Daniela afirma que foi uma vitória conseguir com o atual presidente da OAB, Felipe Santa Cruz, a garantia de que 50% dos palestrantes na Conferência Nacional da Advocacia deste ano sejam mulheres. Na área penal, ela afirma ter obtido o obtido o primeiro habeas corpus para um investigado na Operação Lava-Jato. Mas, segundo Daniela, as advogadas ainda não têm a mesma visibilidade dos colegas criminalistas.

Segundo a diretora da Diretoria de Mulheres da OAB do Rio, Marisa Gaudio, as advogadas estão empreendendo mais, pois como nem sempre conseguem se destacar em grandes escritórios e se tornarem sócias, muitas abrem bancas próprias.

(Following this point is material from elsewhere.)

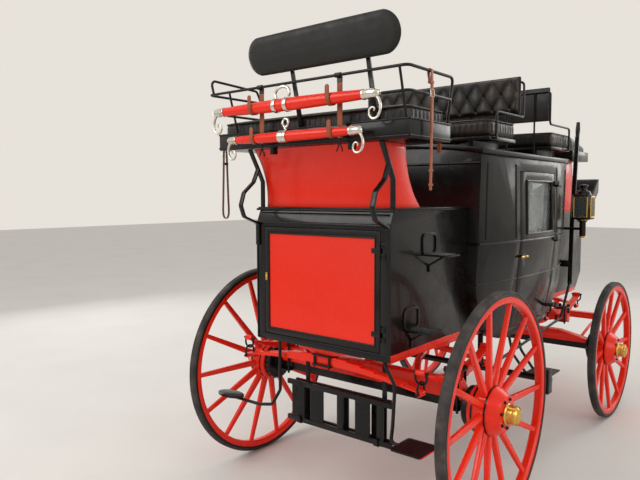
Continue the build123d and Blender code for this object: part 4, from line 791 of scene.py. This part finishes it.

Raquel Carneiro, vice-presidente da Comissão de Sociedade de Advogados da Bahia destaca que há a abertura frequente de escritórios unipessoais, no qual a única sócia é mulher. Das 713 sociedades só de mulheres do Estado, cerca de 400 são formadas por apenas uma advogada. Ela destaca que a OAB da Bahia conta com 50% de representantes mulheres no conselho estadual. “Foi um projeto que ajudou essa chapa a ganhar a eleição e com certeza é um primeiro passo a favor da paridade”, diz.